>> start Data records
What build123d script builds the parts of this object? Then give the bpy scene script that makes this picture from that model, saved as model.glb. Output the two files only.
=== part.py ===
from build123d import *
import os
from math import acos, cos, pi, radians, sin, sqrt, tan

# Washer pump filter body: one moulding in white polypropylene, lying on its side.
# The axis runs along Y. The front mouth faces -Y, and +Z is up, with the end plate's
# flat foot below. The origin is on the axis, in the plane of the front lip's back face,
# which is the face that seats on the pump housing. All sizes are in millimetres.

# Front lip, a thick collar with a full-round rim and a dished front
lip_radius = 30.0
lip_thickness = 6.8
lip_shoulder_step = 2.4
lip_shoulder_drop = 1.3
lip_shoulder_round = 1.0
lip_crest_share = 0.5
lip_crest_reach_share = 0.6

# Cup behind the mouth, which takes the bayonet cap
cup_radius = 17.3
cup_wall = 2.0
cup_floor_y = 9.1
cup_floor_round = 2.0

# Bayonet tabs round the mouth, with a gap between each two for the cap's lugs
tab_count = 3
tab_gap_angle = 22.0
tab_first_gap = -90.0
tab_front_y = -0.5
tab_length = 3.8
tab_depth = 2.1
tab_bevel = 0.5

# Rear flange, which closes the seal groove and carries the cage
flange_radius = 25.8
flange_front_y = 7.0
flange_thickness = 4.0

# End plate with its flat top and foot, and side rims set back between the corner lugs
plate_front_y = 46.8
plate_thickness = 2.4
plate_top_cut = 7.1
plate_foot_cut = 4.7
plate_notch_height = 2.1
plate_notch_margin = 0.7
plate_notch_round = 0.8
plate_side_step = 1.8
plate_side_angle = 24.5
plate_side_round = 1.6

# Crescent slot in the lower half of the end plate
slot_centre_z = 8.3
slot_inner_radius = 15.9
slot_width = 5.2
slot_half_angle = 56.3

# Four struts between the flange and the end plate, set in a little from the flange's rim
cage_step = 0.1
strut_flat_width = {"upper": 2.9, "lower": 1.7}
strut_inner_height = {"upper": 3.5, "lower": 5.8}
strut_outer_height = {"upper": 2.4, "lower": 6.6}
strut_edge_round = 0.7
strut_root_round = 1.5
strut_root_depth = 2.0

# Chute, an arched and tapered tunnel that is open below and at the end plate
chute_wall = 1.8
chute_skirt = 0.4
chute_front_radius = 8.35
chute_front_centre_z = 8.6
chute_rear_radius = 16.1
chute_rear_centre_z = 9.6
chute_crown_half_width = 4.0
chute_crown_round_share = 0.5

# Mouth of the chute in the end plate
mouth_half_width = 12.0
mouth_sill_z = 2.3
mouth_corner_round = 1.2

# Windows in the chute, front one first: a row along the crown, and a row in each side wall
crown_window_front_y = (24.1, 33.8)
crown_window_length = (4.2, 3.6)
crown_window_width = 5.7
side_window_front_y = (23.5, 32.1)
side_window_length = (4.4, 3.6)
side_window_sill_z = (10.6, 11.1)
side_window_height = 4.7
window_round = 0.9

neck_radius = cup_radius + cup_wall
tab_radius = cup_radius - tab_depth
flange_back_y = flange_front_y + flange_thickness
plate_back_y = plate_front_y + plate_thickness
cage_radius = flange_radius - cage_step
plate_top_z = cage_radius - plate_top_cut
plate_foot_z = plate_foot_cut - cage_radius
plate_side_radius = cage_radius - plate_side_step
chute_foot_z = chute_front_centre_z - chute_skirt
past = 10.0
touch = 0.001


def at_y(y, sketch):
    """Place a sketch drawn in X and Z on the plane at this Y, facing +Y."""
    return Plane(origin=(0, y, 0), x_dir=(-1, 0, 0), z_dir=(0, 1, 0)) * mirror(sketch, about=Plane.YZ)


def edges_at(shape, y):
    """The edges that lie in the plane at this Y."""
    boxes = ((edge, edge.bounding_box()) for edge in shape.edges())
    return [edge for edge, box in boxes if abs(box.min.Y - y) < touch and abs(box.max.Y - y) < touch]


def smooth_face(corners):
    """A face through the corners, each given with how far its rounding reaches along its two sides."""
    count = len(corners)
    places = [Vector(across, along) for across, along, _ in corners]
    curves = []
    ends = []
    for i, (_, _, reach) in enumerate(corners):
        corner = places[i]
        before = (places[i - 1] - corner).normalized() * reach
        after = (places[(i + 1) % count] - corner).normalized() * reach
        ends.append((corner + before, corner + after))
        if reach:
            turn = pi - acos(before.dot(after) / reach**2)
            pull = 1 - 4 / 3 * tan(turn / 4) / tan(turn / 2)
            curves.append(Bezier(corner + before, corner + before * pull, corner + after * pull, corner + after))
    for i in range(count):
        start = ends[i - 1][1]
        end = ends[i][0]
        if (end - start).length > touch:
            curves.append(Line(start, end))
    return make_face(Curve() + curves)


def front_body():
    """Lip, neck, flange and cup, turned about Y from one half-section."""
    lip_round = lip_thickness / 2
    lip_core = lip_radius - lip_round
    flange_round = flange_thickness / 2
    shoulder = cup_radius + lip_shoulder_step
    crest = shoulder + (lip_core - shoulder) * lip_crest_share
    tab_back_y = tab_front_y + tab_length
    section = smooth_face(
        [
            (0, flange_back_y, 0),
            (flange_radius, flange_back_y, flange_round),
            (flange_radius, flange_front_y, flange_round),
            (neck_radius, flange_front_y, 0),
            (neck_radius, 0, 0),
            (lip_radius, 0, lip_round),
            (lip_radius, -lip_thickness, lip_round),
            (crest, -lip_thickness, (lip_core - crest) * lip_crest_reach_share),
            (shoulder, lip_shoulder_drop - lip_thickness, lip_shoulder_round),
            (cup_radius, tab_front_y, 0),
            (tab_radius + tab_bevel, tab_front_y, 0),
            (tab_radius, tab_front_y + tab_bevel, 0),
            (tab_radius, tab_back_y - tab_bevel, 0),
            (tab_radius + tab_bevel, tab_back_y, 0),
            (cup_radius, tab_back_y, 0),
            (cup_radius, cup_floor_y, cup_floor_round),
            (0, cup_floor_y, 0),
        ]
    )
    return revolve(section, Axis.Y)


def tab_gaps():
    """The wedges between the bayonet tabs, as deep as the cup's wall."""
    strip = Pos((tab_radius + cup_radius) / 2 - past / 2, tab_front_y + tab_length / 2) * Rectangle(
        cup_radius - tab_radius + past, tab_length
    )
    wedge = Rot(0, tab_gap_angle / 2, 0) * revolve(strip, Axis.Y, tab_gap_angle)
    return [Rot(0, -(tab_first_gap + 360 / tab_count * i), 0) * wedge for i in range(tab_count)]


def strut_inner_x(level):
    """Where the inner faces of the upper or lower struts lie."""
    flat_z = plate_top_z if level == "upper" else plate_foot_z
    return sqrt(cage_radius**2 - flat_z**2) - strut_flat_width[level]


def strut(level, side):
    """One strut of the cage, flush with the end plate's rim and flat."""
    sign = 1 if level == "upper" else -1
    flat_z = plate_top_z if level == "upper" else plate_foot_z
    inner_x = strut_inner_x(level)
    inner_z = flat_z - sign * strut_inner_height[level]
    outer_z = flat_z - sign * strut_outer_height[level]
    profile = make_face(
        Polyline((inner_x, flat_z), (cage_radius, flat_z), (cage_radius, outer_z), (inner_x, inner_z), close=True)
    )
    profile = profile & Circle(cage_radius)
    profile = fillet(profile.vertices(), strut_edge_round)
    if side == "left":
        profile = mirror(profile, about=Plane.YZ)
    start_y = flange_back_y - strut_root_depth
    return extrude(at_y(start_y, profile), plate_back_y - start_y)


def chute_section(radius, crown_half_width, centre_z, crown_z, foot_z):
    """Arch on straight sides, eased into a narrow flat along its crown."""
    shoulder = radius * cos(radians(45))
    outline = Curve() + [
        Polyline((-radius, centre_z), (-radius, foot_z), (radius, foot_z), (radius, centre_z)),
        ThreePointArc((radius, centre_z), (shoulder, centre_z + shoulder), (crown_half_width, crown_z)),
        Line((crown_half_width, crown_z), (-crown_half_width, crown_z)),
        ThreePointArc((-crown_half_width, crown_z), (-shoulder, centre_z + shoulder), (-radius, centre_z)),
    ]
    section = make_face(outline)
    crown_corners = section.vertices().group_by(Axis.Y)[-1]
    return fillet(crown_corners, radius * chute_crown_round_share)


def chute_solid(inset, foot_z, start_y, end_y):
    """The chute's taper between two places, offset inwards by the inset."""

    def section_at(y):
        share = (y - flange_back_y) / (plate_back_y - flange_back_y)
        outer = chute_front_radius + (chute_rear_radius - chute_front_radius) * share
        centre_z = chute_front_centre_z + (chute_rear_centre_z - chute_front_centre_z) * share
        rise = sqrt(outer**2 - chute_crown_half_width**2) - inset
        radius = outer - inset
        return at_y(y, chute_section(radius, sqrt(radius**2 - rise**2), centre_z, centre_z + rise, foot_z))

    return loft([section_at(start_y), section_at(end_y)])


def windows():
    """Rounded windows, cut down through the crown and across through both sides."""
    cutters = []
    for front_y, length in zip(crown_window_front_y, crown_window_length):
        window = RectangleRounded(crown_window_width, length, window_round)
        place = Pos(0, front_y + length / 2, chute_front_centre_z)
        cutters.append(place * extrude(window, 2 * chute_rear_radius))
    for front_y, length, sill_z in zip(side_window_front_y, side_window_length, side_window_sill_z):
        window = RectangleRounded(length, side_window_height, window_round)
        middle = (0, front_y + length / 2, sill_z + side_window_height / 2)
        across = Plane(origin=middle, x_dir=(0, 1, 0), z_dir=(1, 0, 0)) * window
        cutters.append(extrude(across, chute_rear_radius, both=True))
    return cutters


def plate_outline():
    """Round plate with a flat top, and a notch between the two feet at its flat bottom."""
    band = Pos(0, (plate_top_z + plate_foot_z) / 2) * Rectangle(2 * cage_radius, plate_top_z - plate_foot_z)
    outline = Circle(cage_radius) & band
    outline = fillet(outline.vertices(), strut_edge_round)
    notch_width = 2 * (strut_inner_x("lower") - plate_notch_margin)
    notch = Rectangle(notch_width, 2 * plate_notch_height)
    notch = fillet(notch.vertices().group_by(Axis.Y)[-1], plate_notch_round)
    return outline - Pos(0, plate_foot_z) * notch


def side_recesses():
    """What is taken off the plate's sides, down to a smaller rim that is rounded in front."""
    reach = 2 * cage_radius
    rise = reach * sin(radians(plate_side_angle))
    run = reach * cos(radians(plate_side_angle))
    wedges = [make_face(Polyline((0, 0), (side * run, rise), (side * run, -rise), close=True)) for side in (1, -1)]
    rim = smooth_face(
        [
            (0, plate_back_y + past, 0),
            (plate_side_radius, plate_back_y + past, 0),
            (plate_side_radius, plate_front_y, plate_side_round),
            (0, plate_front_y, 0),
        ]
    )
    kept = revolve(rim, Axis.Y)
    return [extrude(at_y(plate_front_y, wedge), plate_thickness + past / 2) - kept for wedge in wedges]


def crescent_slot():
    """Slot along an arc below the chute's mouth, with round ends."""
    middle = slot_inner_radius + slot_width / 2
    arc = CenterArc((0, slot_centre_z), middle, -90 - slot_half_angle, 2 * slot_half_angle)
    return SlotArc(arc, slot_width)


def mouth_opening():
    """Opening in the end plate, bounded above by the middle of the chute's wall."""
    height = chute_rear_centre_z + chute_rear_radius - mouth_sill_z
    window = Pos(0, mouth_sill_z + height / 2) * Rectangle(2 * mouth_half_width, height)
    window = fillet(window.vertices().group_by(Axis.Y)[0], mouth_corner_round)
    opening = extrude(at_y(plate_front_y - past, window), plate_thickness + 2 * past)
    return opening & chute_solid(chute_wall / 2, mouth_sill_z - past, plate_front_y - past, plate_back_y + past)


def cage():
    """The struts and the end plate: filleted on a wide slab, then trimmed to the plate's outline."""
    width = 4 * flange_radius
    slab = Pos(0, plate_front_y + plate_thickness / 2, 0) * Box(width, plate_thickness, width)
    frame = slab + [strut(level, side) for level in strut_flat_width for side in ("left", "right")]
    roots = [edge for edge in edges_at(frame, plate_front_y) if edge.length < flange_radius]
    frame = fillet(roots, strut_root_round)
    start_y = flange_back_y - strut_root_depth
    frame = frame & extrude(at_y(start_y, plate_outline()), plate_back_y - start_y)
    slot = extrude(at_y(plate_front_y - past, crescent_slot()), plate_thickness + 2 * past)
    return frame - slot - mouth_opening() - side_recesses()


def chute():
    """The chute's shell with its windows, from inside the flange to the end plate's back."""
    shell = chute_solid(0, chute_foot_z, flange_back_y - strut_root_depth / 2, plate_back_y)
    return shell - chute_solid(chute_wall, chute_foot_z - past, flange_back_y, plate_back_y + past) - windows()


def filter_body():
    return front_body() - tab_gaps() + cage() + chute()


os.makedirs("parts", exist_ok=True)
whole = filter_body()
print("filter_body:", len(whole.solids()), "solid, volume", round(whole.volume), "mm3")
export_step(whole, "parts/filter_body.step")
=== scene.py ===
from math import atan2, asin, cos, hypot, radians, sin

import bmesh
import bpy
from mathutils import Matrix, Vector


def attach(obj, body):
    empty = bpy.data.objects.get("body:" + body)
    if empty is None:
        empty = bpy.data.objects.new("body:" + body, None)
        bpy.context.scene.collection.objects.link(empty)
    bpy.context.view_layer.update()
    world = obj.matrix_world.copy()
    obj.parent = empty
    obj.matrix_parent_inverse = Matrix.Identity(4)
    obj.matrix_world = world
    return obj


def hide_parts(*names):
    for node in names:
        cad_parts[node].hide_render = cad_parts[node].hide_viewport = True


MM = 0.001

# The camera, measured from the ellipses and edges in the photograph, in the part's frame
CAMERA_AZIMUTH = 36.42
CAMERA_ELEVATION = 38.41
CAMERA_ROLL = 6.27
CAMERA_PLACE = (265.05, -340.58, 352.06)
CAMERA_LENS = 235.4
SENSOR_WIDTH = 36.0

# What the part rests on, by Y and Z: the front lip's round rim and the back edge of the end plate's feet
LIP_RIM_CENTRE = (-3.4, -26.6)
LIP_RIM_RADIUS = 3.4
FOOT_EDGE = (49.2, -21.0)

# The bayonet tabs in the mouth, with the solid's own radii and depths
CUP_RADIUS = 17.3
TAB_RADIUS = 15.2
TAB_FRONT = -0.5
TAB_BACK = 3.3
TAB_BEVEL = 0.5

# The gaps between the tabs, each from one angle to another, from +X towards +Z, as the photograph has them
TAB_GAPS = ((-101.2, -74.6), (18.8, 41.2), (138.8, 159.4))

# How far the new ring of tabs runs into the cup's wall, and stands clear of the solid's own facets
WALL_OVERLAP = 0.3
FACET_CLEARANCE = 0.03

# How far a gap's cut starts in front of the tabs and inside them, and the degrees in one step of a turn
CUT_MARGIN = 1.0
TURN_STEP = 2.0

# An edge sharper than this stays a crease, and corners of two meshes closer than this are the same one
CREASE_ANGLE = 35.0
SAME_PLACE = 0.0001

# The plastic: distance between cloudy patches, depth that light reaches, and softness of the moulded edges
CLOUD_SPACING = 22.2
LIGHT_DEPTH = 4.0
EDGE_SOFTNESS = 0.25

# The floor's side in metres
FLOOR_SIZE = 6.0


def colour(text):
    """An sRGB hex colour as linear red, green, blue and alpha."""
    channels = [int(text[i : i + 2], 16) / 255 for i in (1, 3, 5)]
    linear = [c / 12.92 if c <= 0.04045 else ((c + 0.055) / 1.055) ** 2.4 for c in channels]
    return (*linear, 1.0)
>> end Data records
>> start Data records
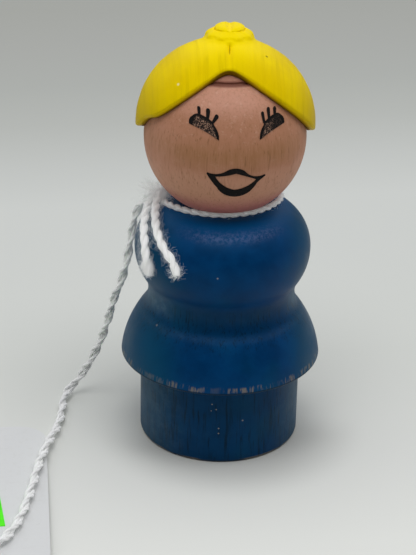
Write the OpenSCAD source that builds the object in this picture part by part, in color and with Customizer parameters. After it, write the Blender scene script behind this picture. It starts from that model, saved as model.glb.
>> end Data records
From the records above, give again exactly the lines running from the line with "cad_parts[node].hide_render = cad_parts[node].hide_viewport" to the line with "SENSOR_WIDTH = 36.0", inclusive.

        cad_parts[node].hide_render = cad_parts[node].hide_viewport = True


MM = 0.001

# The camera, measured from the ellipses and edges in the photograph, in the part's frame
CAMERA_AZIMUTH = 36.42
CAMERA_ELEVATION = 38.41
CAMERA_ROLL = 6.27
CAMERA_PLACE = (265.05, -340.58, 352.06)
CAMERA_LENS = 235.4
SENSOR_WIDTH = 36.0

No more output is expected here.